Neither findings as required under Equity Rule 70½ (28 U.S.C.A. following section 723) nor opinion were filed. Appellee seems to think that it was upon the theory of protecting the court's jurisdiction. It argues that its bill was ancillary to the law action in which the judgment was that the plaintiff take nothing. It insists that, filed to preserve and enforce the jurisdiction of the federal court, it is not a suit to stay proceedings in the state court within the prohibition of section 265, Judicial Code, 28 U.S.C.A. § 379.
Los Angeles Gas Electric Co. v. R.R. Comm., 289 U.S. 287, 300, 327, 53 S. Ct. 637, 77 L.Ed. 1479; State Board of Tax Com'rs v. Jackson, 283 U.S. 527, 51 S.Ct. 540, 75 L.Ed. 1248, 73 A.L.R. 1464; Public Service Comm. v. Northern Indiana Public Service Co., 289 U.S. 703, 53 S.Ct. 527, 77 L.Ed. 1460; Public Service Comm. v. Wisconsin Tel. Co., 289 U.S. 67, 53 S.Ct. 514, 77 L.Ed. 1036.
"Writ of injunction shall not be granted by any court of the United States to stay proceedings in any court of a State, except in cases where such injunction may be authorized by any law relating to proceedings in bankruptcy."
We think it plain that it is. Lehman v. Spurway (C.C.A.) 58 F.2d 227. The whole purpose, "the great object of the suit is to enjoin and stop litigation in the State courts, and to bring all the litigated questions before the Circuit Court. This is one of the things which the Federal courts are expressly prohibited from doing." Haines v. Carpenter, 91 U.S. 254, 257, 23 L.Ed. 345; Wells Fargo Co. v. Taylor, 254 U.S. 175, 41 S.Ct. 93, 65 L.Ed. 205. The decision of the question whether, as appellee contends, plaintiff has not pleaded a case for reformation, but is merely trying to relitigate matters already decided, is for the court of the forum he selected. Northern Assurance Co. v. Grandview Bldg. Loan Ass'n, supra.
But the invoked statute aside, the injunction should not have issued, for there was no equity in the bill. All, in effect, that it alleged was that plaintiff, having failed to obtain a judgment in the law action in the federal court, was now seeking to relitigate the same matter in the state court under the pretense of an equitable action to reform. If this is all the plaintiff is seeking, defendant needs but to plead his federal court judgment as a bar. If plaintiff is seeking more, if his suit is really a well-founded action to reform, defendant cannot prevent his maintaining it with effect, either by enjoining its prosecution, or by pleading the former judgment in bar.
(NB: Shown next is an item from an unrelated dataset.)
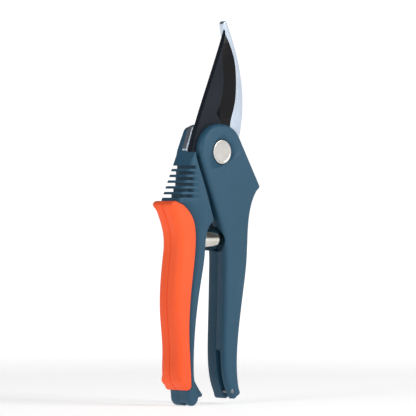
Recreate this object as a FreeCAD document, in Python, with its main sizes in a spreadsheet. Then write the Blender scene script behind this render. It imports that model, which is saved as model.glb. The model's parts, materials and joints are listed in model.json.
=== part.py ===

Appellant's suit does not, as did those cited by appellee, constitute or threaten any interference with the jurisdiction of the federal court properly asserted over a res. Nor is appellant's bill grounded in the equity of preventing the enforcement of a judgment obtained by fraud, as the bill was in Wells Fargo Co. v. Taylor, supra. Appellant's bill alleges no ground for the injunction, but the bringing of a suit in personam to obtain a personal judgment. It is fundamental that a bill for injunction merely alleging that a suit is to be or has been brought upon an invalid claim does not state a case for injunction. Cavanaugh v. Looney, 248 U.S. 453, 39 S. Ct. 142, 63 L.Ed. 354; Boise Artesian Hot Cold Water Co. v. Boise City, 213 U.S. 276, 29 S.Ct. 426, 53 L.Ed. 796; Northport Power Light Co. v. Hartley, 283 U.S. 568, 51 S.Ct. 581, 75 L.Ed. 1275. The reason for this is well stated in the last-cited case: "The only injury alleged is the result of the suit in the State Courts. So far as appears that result will ensue only upon a decision against the appellant. It is an odd ground for an injunction against a suit that the suit may turn out against the party sued. If the action is based upon an unconstitutional law and if the trial court upholds it, still the appellant can protect its rights as fully in the State Courts as elsewhere."
Brown v. Pacific Mutual Life Ins. Co. (C.C.A.) 62 F.2d 711; Provident Mutual Life Ins. Co. v. Parsons (C.C.A.) 70 F.2d 863; Root v. Woolworth, 150 U.S. 401, 14 S.Ct. 136, 37 L.Ed. 1123; Bull v. Adams (C.C.A.) 17 F.2d 906; Julian v. Central Trust Co., 193 U.S. 93, 24 S.Ct. 399, 48 L.Ed. 629.
If appellant's suit is, as he maintains, within Northern Assurance Co. v. Grandview Bldg. Ass'n, supra, the state courts are competent to give him judgment, notwithstanding the adverse judgment he suffered in the law action. If it is not, the state courts are competent to say so.
The decree is reversed, and the cause is remanded, with directions to dismiss the bill.